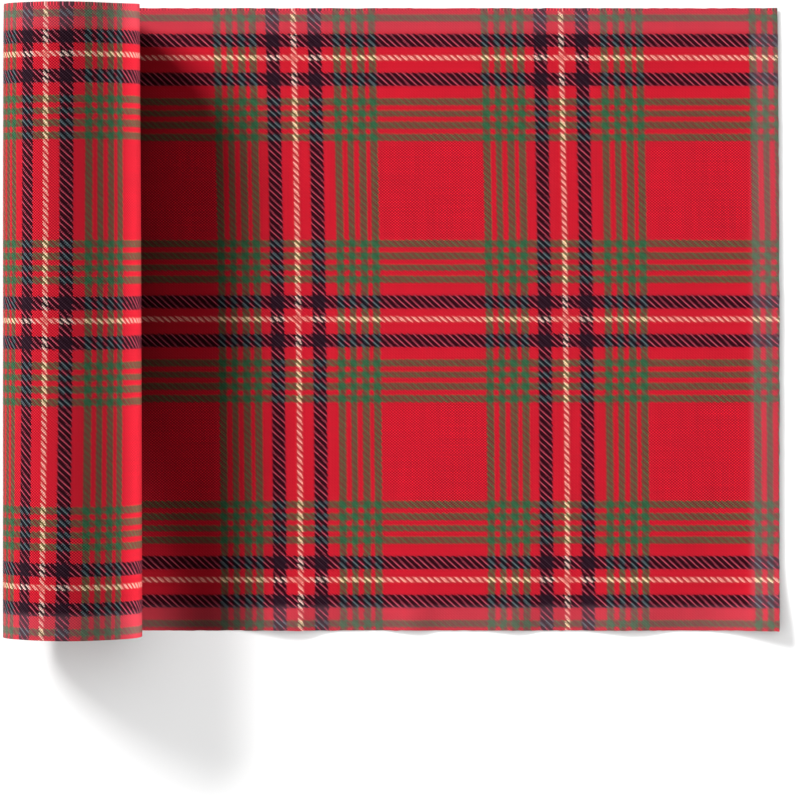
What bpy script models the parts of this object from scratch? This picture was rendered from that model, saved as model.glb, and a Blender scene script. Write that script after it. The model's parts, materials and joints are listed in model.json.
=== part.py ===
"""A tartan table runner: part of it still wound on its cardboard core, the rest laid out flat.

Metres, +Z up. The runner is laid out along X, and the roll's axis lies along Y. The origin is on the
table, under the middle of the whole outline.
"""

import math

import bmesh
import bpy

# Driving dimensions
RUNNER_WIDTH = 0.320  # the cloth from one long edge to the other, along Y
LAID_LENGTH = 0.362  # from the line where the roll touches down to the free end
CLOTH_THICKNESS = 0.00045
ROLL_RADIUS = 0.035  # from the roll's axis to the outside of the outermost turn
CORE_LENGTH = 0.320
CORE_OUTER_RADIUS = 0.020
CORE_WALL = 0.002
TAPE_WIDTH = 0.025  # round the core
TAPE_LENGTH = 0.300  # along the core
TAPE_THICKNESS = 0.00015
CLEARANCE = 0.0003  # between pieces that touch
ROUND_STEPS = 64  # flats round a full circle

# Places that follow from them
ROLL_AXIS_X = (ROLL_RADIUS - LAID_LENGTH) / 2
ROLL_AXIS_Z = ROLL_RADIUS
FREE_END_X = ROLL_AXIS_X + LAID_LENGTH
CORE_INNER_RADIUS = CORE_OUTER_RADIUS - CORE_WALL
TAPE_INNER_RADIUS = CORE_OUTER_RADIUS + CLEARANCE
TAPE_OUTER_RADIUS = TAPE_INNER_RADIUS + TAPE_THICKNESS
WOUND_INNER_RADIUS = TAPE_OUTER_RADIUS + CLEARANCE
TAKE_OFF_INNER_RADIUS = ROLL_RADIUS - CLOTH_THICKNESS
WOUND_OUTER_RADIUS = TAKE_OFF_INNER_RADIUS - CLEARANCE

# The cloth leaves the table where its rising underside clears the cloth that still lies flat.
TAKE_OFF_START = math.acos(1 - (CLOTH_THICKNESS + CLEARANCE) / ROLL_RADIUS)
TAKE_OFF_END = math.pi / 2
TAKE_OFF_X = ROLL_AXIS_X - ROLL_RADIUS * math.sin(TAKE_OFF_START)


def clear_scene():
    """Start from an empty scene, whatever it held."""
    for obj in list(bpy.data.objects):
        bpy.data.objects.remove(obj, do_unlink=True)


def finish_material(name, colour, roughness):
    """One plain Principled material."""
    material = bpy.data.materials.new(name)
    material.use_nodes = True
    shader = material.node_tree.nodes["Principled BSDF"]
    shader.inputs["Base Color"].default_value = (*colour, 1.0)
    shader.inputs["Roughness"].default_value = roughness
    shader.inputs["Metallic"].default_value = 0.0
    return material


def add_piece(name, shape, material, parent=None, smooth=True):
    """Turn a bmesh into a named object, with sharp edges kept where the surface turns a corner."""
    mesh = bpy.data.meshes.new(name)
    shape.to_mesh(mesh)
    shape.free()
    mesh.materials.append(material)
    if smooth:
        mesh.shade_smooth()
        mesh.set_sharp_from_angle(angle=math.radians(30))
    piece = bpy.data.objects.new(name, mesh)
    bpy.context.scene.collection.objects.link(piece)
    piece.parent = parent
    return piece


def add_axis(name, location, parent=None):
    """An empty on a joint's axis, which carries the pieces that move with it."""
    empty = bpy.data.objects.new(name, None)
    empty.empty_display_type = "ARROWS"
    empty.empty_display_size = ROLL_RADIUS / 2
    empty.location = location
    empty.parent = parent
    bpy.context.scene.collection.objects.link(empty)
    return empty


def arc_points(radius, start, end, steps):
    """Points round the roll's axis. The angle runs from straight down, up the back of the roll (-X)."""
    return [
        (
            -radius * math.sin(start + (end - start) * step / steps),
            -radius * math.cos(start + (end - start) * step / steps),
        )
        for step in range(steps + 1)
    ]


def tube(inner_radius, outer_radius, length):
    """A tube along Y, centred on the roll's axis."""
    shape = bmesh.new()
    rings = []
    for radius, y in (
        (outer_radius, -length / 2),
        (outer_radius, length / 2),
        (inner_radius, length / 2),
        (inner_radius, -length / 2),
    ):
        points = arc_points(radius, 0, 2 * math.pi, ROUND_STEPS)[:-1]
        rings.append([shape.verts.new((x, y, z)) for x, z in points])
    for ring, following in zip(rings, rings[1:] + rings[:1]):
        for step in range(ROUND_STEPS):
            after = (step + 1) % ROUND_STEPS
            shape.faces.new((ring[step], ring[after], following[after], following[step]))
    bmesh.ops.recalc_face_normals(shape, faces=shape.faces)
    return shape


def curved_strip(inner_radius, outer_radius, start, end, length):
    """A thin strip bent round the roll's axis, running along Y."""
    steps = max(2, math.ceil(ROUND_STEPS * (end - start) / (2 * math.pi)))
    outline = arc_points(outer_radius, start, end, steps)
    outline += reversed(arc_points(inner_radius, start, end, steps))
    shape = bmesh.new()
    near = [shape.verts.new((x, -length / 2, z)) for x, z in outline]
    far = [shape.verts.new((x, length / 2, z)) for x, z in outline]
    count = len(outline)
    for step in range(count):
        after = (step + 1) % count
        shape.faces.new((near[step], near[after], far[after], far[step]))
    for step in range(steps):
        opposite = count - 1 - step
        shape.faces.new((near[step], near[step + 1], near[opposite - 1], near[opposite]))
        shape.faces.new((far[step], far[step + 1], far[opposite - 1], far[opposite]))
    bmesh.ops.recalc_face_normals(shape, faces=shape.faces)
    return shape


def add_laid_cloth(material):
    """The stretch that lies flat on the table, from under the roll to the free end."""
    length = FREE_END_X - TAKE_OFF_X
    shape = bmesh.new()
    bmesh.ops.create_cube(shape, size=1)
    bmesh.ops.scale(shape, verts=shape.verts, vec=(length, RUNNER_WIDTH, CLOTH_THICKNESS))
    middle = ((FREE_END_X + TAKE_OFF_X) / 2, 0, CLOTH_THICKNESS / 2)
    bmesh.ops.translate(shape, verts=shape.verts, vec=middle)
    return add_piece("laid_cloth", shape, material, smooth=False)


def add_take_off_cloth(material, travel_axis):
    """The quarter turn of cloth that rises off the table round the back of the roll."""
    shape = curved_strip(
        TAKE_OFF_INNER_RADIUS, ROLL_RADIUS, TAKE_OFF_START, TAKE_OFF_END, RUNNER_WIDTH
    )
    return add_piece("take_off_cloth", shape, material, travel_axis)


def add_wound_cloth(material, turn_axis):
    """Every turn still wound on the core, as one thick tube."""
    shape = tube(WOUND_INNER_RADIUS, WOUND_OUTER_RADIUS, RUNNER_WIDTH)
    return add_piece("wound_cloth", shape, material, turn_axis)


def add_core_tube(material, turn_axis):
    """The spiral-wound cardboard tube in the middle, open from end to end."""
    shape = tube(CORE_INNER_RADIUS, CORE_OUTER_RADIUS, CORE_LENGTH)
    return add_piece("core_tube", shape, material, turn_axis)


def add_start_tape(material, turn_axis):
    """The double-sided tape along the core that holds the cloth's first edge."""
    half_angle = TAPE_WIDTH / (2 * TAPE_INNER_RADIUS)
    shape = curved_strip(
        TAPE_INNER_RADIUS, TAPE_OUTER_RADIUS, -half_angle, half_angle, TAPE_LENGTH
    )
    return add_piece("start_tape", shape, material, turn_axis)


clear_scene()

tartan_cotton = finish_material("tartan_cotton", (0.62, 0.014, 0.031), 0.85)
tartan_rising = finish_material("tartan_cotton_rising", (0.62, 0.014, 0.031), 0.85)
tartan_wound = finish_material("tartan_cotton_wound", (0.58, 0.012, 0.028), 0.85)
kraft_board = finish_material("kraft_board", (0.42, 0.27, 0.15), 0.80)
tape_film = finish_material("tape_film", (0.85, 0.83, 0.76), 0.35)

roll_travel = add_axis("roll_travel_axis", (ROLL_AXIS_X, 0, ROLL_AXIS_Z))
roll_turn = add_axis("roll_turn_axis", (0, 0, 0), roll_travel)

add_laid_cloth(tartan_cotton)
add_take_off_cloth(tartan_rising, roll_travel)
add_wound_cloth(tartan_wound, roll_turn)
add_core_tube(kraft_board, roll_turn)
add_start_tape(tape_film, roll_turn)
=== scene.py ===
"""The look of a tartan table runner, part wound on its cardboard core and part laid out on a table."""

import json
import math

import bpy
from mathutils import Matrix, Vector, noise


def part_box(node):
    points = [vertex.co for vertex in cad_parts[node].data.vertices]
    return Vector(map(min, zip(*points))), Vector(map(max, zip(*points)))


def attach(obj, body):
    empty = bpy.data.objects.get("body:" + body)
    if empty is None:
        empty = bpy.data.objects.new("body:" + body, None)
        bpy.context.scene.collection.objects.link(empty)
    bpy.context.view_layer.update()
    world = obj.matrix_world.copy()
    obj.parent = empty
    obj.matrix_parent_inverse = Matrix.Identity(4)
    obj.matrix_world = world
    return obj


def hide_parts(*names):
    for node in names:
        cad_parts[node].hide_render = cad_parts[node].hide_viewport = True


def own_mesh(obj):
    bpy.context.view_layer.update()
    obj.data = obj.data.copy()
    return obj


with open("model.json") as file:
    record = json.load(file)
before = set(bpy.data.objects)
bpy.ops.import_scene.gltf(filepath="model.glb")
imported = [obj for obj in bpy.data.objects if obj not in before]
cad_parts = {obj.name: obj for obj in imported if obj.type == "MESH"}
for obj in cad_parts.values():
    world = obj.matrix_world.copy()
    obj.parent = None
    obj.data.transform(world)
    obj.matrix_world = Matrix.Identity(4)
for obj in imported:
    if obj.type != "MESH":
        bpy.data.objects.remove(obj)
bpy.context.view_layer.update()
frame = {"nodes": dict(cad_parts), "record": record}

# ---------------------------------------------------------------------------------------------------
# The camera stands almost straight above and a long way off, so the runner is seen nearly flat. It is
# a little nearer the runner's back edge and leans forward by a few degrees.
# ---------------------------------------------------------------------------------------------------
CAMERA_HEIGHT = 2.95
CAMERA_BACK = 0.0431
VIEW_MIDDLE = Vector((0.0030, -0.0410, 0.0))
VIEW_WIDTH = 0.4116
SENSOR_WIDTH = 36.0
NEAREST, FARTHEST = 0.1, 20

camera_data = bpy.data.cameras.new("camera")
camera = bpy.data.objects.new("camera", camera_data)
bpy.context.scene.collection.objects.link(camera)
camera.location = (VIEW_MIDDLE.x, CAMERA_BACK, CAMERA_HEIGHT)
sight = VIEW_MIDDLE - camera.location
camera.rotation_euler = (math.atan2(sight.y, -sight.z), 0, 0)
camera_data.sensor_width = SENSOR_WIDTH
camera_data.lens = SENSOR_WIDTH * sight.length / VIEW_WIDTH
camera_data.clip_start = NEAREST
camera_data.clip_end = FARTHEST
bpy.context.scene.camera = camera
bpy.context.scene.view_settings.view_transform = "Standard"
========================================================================
Required work
Only the lines from the one containing "add_laid_cloth(tartan_cotton)" through the one containing "for node in" are to be extracted, exactly as they appear, with both ends included.

Result for this task
add_laid_cloth(tartan_cotton)
add_take_off_cloth(tartan_rising, roll_travel)
add_wound_cloth(tartan_wound, roll_turn)
add_core_tube(kraft_board, roll_turn)
add_start_tape(tape_film, roll_turn)
=== scene.py ===
"""The look of a tartan table runner, part wound on its cardboard core and part laid out on a table."""

import json
import math

import bpy
from mathutils import Matrix, Vector, noise


def part_box(node):
    points = [vertex.co for vertex in cad_parts[node].data.vertices]
    return Vector(map(min, zip(*points))), Vector(map(max, zip(*points)))


def attach(obj, body):
    empty = bpy.data.objects.get("body:" + body)
    if empty is None:
        empty = bpy.data.objects.new("body:" + body, None)
        bpy.context.scene.collection.objects.link(empty)
    bpy.context.view_layer.update()
    world = obj.matrix_world.copy()
    obj.parent = empty
    obj.matrix_parent_inverse = Matrix.Identity(4)
    obj.matrix_world = world
    return obj


def hide_parts(*names):
    for node in names:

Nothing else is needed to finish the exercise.